Well, sinkholes should now become the least of Tackman’s worries. The new dock is surrounded with steel. And the whole thing sits on steel pilings. So, as far as new sinkholes go, “I don’t think we’ll be seeing that happening for a lot of years,” Tackman said.
That steel seems to have eliminated the necessity of a new breakwall to replace the two that were originally built to protect and preserve the dock. Only part of one is even still visible. The breakwall off the south end of the dock can’t be seen, if it even still exists at all. Tackman remembers it.
“There was a break wall off the south end of the dock. I used to fish off it,” she said. She used to swim off the old dock, too. The new dock has a ‘no swimming’ sign posted.
“The old one, there used to be a wrought iron ladder going up the side of it,” Tackman recalled. “I swam down there when I was a kid. You’d climb up the ladder, the fishermen were at one end, we were swimming at the other, and the boats would come in.”
Even the boats are in question now. Supposedly, the new dock isn’t meant to be a dock at all, rather it’s meant to be a fishing pier. Nonetheless, boaters don’t appear to see it that way.
“We’ve already had people that’ve tied up to it,” Tackman said, “tied up to the railing.”
Rick Sorensen and Peggy Wilkenson have owned App’s Landing, the bait shop and marina right off the dock, for the past 30 years. The village and fire department have a rescue boat tied up there.
According to Tackman, “There’s quite a few rescues on the lake, believe it or not.”
And whereas Wilkenson feels the new dock has already helped their business, her husband’s not so sure.
“Not really,” Sorensen said when asked if he thought the new dock would help. “A lot of people come and sit. They’re throwing a line out and relaxing. So, you might sell a pack of hooks or a small pack of worms once in a while.

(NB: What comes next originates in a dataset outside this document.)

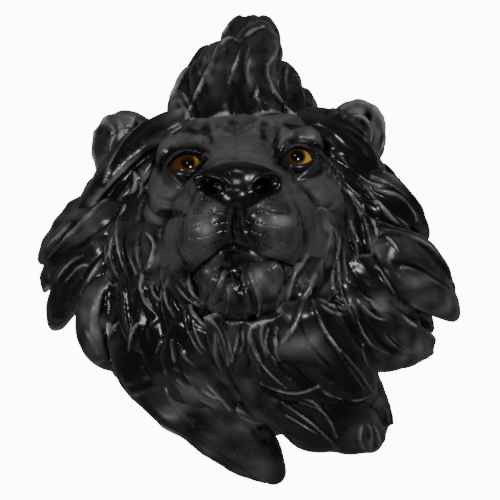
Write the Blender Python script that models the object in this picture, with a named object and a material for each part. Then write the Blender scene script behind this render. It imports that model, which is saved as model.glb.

As a rule, there’s not a lot. It won’t make a big difference at all.”
But that’s the summer story. Winter’s another story altogether.
“Wintertime is great,” said App’s Landing worker Dave Grogh. “There’s a lot of people.”
Local surveyor Geoffrey Gursky backed Grogh up on that. “Parking lot is full of people, too, in the winter,” he said.
And why are all these people there then, even more than on absolutely beautiful summer days like the one I had there recently?
“Ice fishing,” said Grogh. “They head right out the end (of the dock) down there.”
That’s when Sorensen sees an increase in his business.
“Most of the good ice fishing’s out in this part of the lake,” he said. “That’s when we’re the busiest. That’s for sure. If we have ice. But lately, Mother Nature hasn’t given us ice. You get two or three weeks of it, but that doesn’t pay the taxes or the bills. You need a good 10 weeks of ice fishing to pay all the bills and think about a little grocery money. Little shops like this, I tell everybody, we’re in the dinosaur business. They’ll all be extinct some day. Well, first it was the box stores, but they don’t bother us too much anymore. It’s the keyboard shoppers. That’s the deal. That’s what we compete against now.”
Laureen Tackman looks on the bright side of winter and what it brings to Cleveland and what she hopes it will bring.
In the winter “a lot of people bring their snowmobiles and go right out from there,” she said. “They park down there and they go out on the lake and they go right out ice fishing.”
And that kind of attraction may attract a much-hoped-for buyer of the grocery store that now sits vacant on the lakeshore of Route 49.
“We’re still trying to get that store sold,” Tackman said of Cleveland’s future goals. “We really would like a grocery store in here again with a gas station, especially now since we’ve got this nice, big dock. We’d like to see somebody get in there and put a gas station back in there and a store. We really, really are hoping that maybe with this improvement to the dock and with the DEC buying the school, that maybe we can get somebody in there to open a store back up and put gas pumps back in. With the people that come in to fish and boaters, and they have a lot of tournaments off the lake, a lot people for the tournaments stay out to App’s Landing, and people come up there to get their lunches and take stuff out fishing with them. Plus, snowmobilers come off the lake, and they would go there. It was busy.”
Tackman has many more hopes for Cleveland. It’s gone through some hard years recently. But whatever future improvements are made, she wants people to get something out of them they can really feel good about, that they can truly say have improved their lives and the village.
“I don’t want people to just see their money going into a water project or updating a sewer,” she said, while granting those kinds of projects are important too. “I want them to see something that they can really see that their money’s going to.”
The new Cleveland Dock may very well do just that, for she understands the value of a project that can bring moments to families that you just can’t put a pricetag on.
“Cleveland Dock will always be a part of the Village of Cleveland’s history,” Tackman said, “and now we are joyously celebrating its rebirth! With its revival, Cleveland Dock will continue to be a prime recreational spot within our village for fishing access to beautiful Oneida Lake. One of my personal hopes is that this will bring more families to fish with their children. Let us pass the joy of fishing on to the next generation for their enjoyment as well as our own. The delight of seeing a child catch a fish is priceless!”